I must admit, as someone who is vocally and passionately pro-choice, I wasn’t mad that the pro-choice message was being pushed. But, I must wonder where the other side of the coin falls. Though the majority of America is pro-choice, the Dobbs case would not have voted in conservative favor if a strong anti-choice evangelical coalition did not exist in the United States. What ads are they getting? Social media has played a role in fostering extremism on both the far-right and the far-left, and from the U.S. January 6th Uprising to Islamic State recruitment. In fact, the National Consortium for the Study of Terrorism and Responses to Terrorism found that social media played a primary role in 56 percent of U.S. extremist radicalization processes between 2011-2016: an increase from 25 percent during the previous half-decade.

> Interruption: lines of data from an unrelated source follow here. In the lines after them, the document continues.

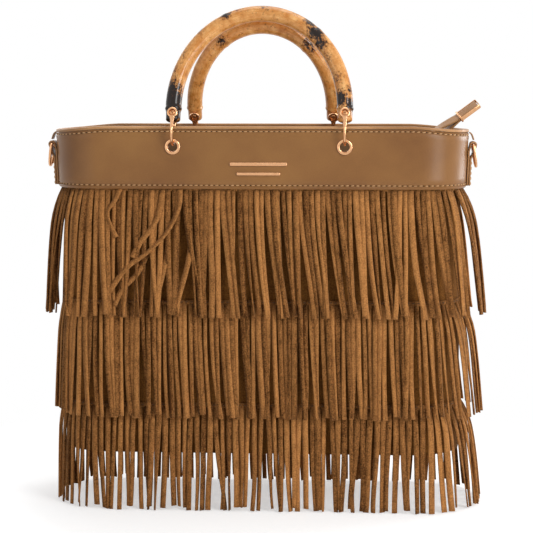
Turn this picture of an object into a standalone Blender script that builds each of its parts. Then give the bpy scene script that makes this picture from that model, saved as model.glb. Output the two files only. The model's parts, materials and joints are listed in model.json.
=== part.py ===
"""Fringed suede handbag with two bamboo handles.

A stiff tote, wider than deep: a smooth leather band round the rim, three tiers of cut suede
fringe round the walls, a recessed top zip, bamboo handles hung on horseshoe shackles, and a
D-ring on a leather tab at each side. Metres, +Z up, the front faces -Y, and the origin lies on
the ground under the middle of the bag.
"""

import math
import random

import bmesh
import bpy
from mathutils import Matrix, Vector

# Heights above the ground
BASE_Z = 0.050
BAND_BOTTOM_Z = 0.283
RIM_Z = 0.338
RIM_DROP = 0.0035
RIM_FLAT_HALF = 0.130

# Plan of the suede wall's outer face at the base, at the band's lower edge and at the rim
BASE_HALF_WIDTH = 0.1780
BASE_HALF_DEPTH = 0.0520
BASE_CORNER = 0.0460
WAIST_HALF_WIDTH = 0.1778
RIM_HALF_WIDTH = 0.1802
RIM_HALF_DEPTH = 0.0410
RIM_CORNER = 0.0385

# Sheet materials and the clearance between touching pieces
GAP = 0.0003
BODY_WALL = 0.0020
BAND_WALL = 0.0020
FACING_WALL = 0.0020
LINING_WALL = 0.0008
BASE_THICKNESS = 0.0030
FRINGE_THICKNESS = 0.0012
FRINGE_GAP = 0.0005
SEAM_GAP = 0.0006
BODY_UNDER_BAND = 0.0165
CUTTER_LENGTH = 0.0200
PIPING_HEIGHT = 0.0026
PIPING_OVERHANG = 0.0001
PIPING_ROUND = 0.0008

CORNER_STEPS = 8
FRONT_STEPS = 4

# Fringe: seam height, hem height, flare of the hem at the front and at the sides
FRINGE_TIERS = {
    "top": (BAND_BOTTOM_Z - 0.001, 0.171, 0.0075, 0.0175),
    "middle": (0.184, 0.082, 0.0060, 0.0100),
    "bottom": (0.093, 0.000, 0.0050, 0.0095),
}
HEADER_HEIGHT = 0.0075
STRIPS_PER_HALF = 46
STRIP_BEND = 0.45
STRIP_BEND_FLARE = 0.40
STRIP_WAIST = 0.80
STRIP_TIP = 0.74
STRIP_SWAY = 0.0011
STRIP_LIFT = 0.0012
HEM_RAGGED = 0.0050
FRINGE_SEED = 7

# Eyelets, shackles and handles
EYELET_Z = 0.320
FRONT_SPREAD = 0.0750
BACK_SPREAD = 0.0635
EYELET_BORE = 0.0042
EYELET_BARREL = 0.0007
EYELET_FLANGE = 0.00695
EYELET_FLANGE_HEIGHT = 0.0013
EYELET_LIP = 0.0006
WASHER_RADIUS = 0.0066
WASHER_HEIGHT = 0.0008
SHACKLE_RADIUS = 0.0110
SHACKLE_WIRE = 0.00125
SHACKLE_BEND = 0.0030
SHACKLE_FLARE = 0.0004
ARM_INTO_EAR = 0.74
EAR_RADIUS = 0.0046
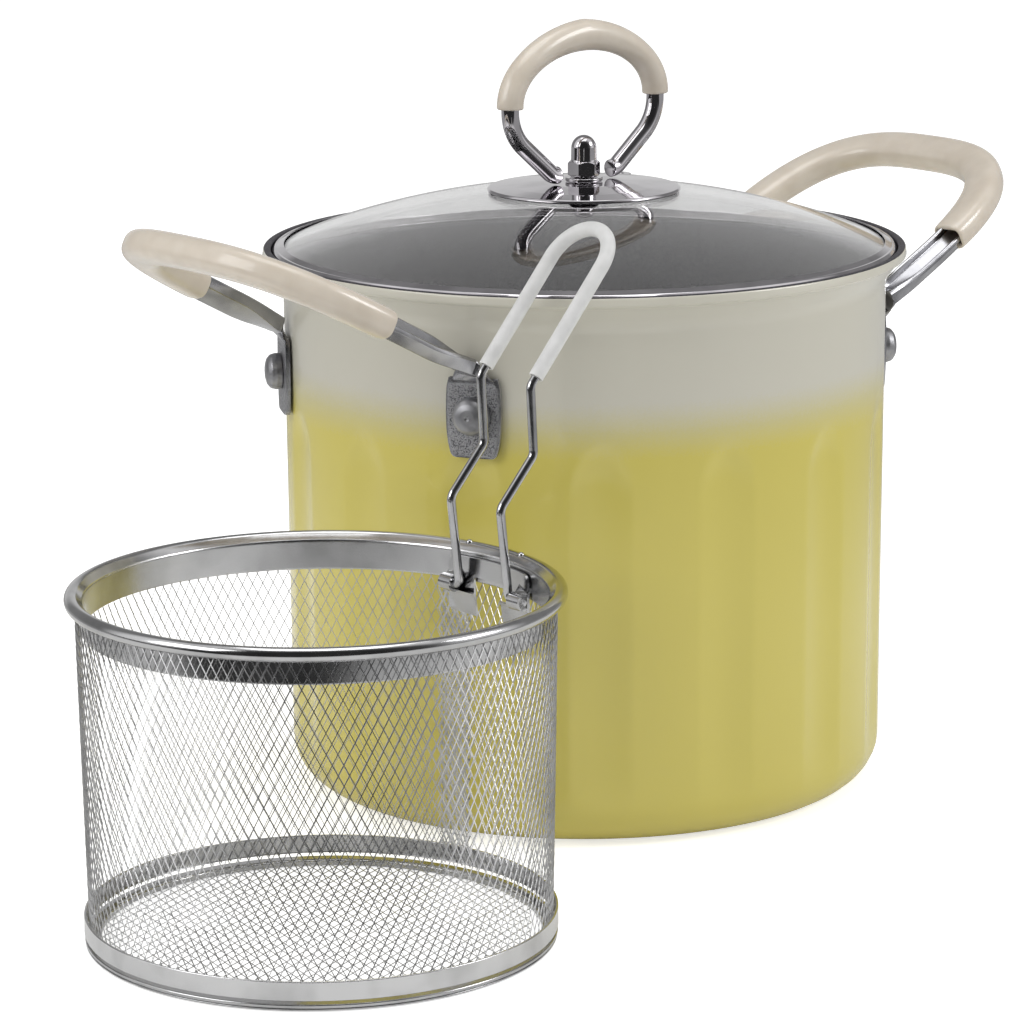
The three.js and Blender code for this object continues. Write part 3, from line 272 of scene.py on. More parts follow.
def revolved(profile: Array, sides: int, closed: bool = True) -> Skin:
    """Turns a profile about Z: x = radius cos(angle), y = radius sin(angle).

    Args:
        profile: radius and height of each point; an open one starts and ends on the axis.
        sides: points on each circle.
        closed: whether the profile is a ring round a hole.

    Returns:
        The surface.
    """
    rings = around_axis(profile[:, :1], np.linspace(0, 2 * np.pi, sides, endpoint=False), profile[:, 1:])
    if closed:
        return skinned(rings, True)
    return skinned(rings[1:-1], False, rings[[0, -1], 0])


def flat_ring(inner: float, outer: float, low: float, high: float, edge: float) -> Skin:
    """A flat ring between two radii and two heights, its edges rounded."""
    corners = np.array([[inner, low], [outer, low], [outer, high], [inner, high]])
    return revolved(rounded(corners, edge, 3, True, 0.15), 72)


def round_bar(line: Array, radius: float, reference: Array, sides: int, edge: float = 0.4) -> Skin:
    """A round bar along a path, the rims of whose ends turn by radius - edge + edge * cos(turn).

    Args:
        line: the path's points.
        radius: radius of the bar.
        reference: a direction that the path never runs along.
        sides: points round the bar.
        edge: radius of the rounding of the end rims.

    Returns:
        The bar's surface.
    """
    steps = 5
    length = along(line)
    inside = np.flatnonzero((length > 1.1 * edge) & (length < length[-1] - 1.1 * edge))
    forward, across, up = path_frame(line, reference)
    turn = np.linspace(np.pi / 2, 0, steps)
    narrow = radius - edge + edge * np.cos(turn)
    back = edge * (1 - np.sin(turn))[:, None]
    places = np.vstack([line[0] + forward[0] * back, line[inside], line[-1] - forward[-1] * back[::-1]])
    pick = np.r_[np.zeros(steps, int), inside, np.full(steps, len(line) - 1)]
    size = np.r_[narrow, np.full(len(inside), radius), narrow[::-1]]
    return skinned(carried(places, across[pick], up[pick], circle(sides)[None] * size[:, None, None]), False)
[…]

Other posts hit a little too close to existing traumas. Six of the ads I encountered, or 4 percent, centered mental health; five (3.5 percent) advertised research studies to individuals with depression, trauma, or anxiety. Though an argument could be made for sharing resources, the research studies in particular made me feel exploited. Instagram users are not blind to the fact that their activity is constantly being ground into statistics; it was painful to know that, not only was my depression clearly identifiable, but that I had been marked as someone who could be used.
I have to wonder how it is that Instagram accesses my innermost thoughts in this way. In a 2021 blog post for Instagram, Adam Mosseri shares that, when deciding how posts will be ranked within users’ feeds, the app generally takes into account metadata connected to the posts in question; metadata connected to the user; a user’s activity, including past likes; and a user’s history of interaction with other users (though ads may be an exception). However, Mosseri leaves out that Instagram collects 79 percent of users’ personal data, as uncovered in a study by cloud storage firm pCloud: more than any other app studied. The pCloud study identified 88 “invasive apps” that are enabled by their privacy policies to collect and share user data with third-parties, including TikTok, Reddit, Amazon, Slack, Snapchat, and Venmo. This means that, theoretically, activity on any of these platforms may inform the content received through peer platforms.
Mosseri maintains that Instagram’s algorithms are designed to “make the most of [users’] time.” Indeed, as I note with respect to pro-choice advocacy, there can be something validating about consuming content that you consider tried and true. However, for every consumer exists a line. Though globalization has shifted social media in recent years from a forum for connecting with close friends to a space for transnational advocacy, my line stands at the boundary of my personal vulnerabilities. Give me the advocacy: but I can’t be in your research trials!
I love reading your work. It's so insightful and well written. I want to share your gifts with the world!
Incredible, Sydney! I can’t imagine having been a young adult where social media and algorithms abound. It was hard enough without cell phones and instantaneous content. Keep sharing.